= John Prestage =

American physicist

John D. Prestage is an American physicist currently at NASA and an Elected Fellow of the American Physical Society. He pioneered and designed several ion-trap atomic clocks including the physics package for the NASA Deep Space Atomic Clock (DSAC) Technology Demonstration Mission.

== Career ==
Prestage is currently the Science and Technology lead for the NASA/JPL DSAC (Deep Space Atomic Clock) mission, where an ion-atomic clock has been developed for deep space and Earth orbit operation and is the prototype for the next generation GPS space atomic clock. Prior to DSAC, he led the SCaN Space Ion Clock Technology Development Team where a prototype ion-clock led to the DSAC flight clock.

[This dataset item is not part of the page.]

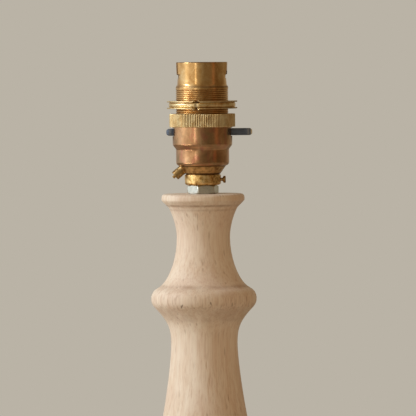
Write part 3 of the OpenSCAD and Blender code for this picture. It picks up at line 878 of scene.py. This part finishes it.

He developed the first linear rf ion trap, the first multi-pole linear ion trap together with ion transfer methodology to enable ultra-stable atomic ion clock operation. Ion-clocks based on this architecture were the first to exceed the stability of H-maser clocks.  Linear ion traps are now used worldwide for ion clocks, quantum computing, and quadrupole mass analyzers.

He designed and delivered small ion trap physics packages for DARPA small atomic clock competitions, both the IMPACT and ACES programs. He created and carried out new tests of Local Lorentz Invariance and Local Position Invariance – both cornerstones of Einstein's General Relativity. Two NASA mission proposals (SMEX and MIDEX mission Space-Time) were based on this work. This work started the modern day clock comparison searches for time variation of the fundamental constants.

Prestage is also an active IEEE member in the International Frequency Control Symposium where he served as Technical Program Chair for 2000 and 2001. He also spent several years as Tutorials Chair.

== Selected awards ==
He has been awarded over 20 NASA New Technology Awards, 3 patents, a NASA Exceptional Technology Achievement Medal (2004 Citation: "Linear Ion Trap Frequency Standards with Ultra-high Stability Suitable for Space and Ground Applications") and the NASA Space Technology Mission Directorate Ground Breaker Award (2015), all in the field of ion-trap atomic clocks.

In 2009, he was awarded the highest IEEE prize in clock science and technology, the I. I. Rabi Award for 'Seminal work on the time variation of the fundamental constants and outstanding contributions to trapped ion clocks'.

He was elected Fellow of the American Physical Society for 'developing fundamental physics tests of local Lorentz invariance and local position invariance, and for pioneering ion clock technology that has enabled stabilities exceeding those of the hydrogen maser'.